§ WORK TO DO
Below are several entries. Transcribe exactly those lines that fall from the one with "Reconstruct the object" through the one with "bar_length, bar_width, bar_thick", end lines included.

§ PROVIDED MATERIAL
* * * *

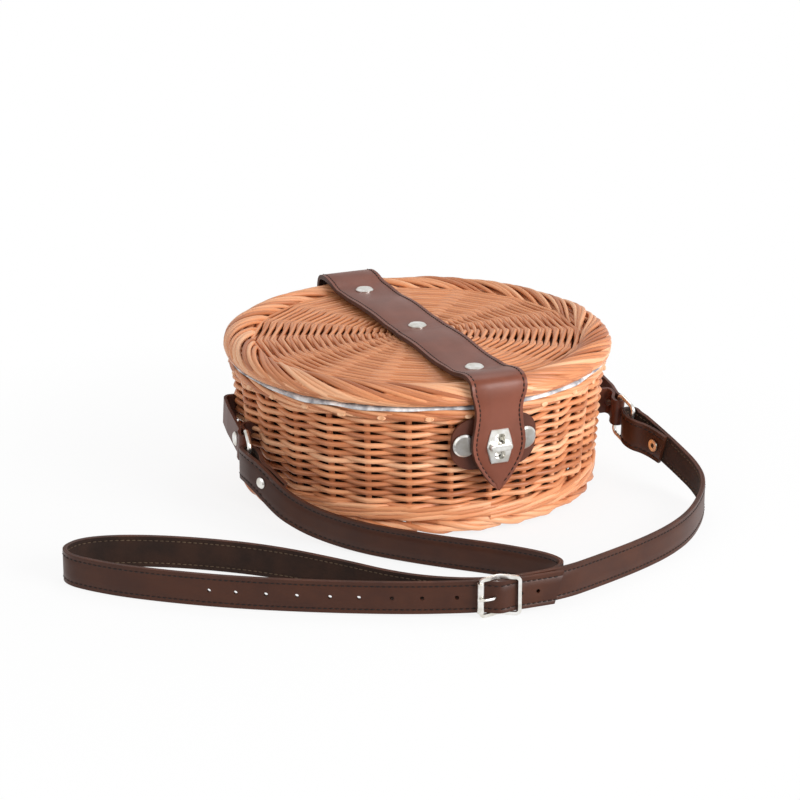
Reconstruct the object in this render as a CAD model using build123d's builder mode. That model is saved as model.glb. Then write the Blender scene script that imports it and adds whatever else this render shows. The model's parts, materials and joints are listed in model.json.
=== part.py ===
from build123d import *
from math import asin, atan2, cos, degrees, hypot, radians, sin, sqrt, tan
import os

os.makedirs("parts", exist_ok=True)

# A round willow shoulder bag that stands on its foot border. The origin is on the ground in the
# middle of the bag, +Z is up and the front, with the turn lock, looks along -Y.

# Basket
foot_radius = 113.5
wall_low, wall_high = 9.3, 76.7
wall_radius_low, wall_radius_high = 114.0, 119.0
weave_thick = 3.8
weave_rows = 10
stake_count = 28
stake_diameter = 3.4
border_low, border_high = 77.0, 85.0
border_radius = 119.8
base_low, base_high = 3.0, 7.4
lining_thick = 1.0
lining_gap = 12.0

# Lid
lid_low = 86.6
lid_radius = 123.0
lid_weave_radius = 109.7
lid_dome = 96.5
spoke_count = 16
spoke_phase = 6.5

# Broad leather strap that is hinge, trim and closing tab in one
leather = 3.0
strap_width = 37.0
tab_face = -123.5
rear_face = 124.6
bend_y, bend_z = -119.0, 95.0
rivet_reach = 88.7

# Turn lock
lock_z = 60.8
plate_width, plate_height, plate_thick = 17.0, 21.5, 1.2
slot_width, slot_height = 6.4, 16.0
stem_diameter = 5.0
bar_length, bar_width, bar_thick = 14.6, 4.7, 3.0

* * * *

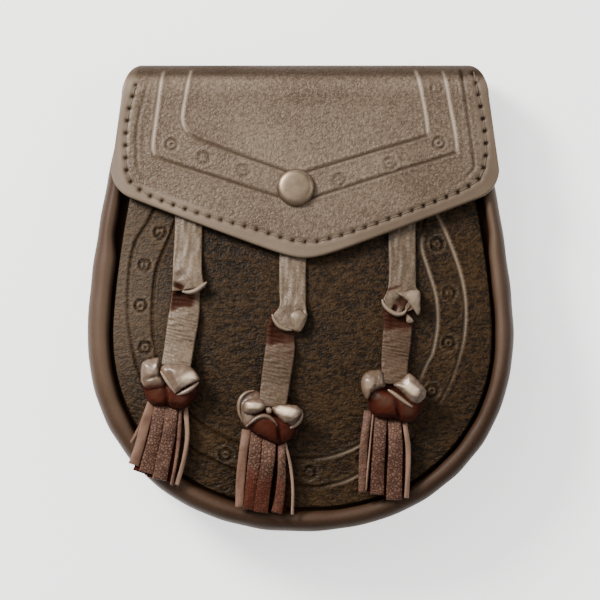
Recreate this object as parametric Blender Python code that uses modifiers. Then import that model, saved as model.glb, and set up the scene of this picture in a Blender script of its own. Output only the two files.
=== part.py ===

* * * *

§ RESPONSE
Reconstruct the object in this render as a CAD model using build123d's builder mode. That model is saved as model.glb. Then write the Blender scene script that imports it and adds whatever else this render shows. The model's parts, materials and joints are listed in model.json.
=== part.py ===
from build123d import *
from math import asin, atan2, cos, degrees, hypot, radians, sin, sqrt, tan
import os

os.makedirs("parts", exist_ok=True)

# A round willow shoulder bag that stands on its foot border. The origin is on the ground in the
# middle of the bag, +Z is up and the front, with the turn lock, looks along -Y.

# Basket
foot_radius = 113.5
wall_low, wall_high = 9.3, 76.7
wall_radius_low, wall_radius_high = 114.0, 119.0
weave_thick = 3.8
weave_rows = 10
stake_count = 28
stake_diameter = 3.4
border_low, border_high = 77.0, 85.0
border_radius = 119.8
base_low, base_high = 3.0, 7.4
lining_thick = 1.0
lining_gap = 12.0

# Lid
lid_low = 86.6
lid_radius = 123.0
lid_weave_radius = 109.7
lid_dome = 96.5
spoke_count = 16
spoke_phase = 6.5

# Broad leather strap that is hinge, trim and closing tab in one
leather = 3.0
strap_width = 37.0
tab_face = -123.5
rear_face = 124.6
bend_y, bend_z = -119.0, 95.0
rivet_reach = 88.7

# Turn lock
lock_z = 60.8
plate_width, plate_height, plate_thick = 17.0, 21.5, 1.2
slot_width, slot_height = 6.4, 16.0
stem_diameter = 5.0
bar_length, bar_width, bar_thick = 14.6, 4.7, 3.0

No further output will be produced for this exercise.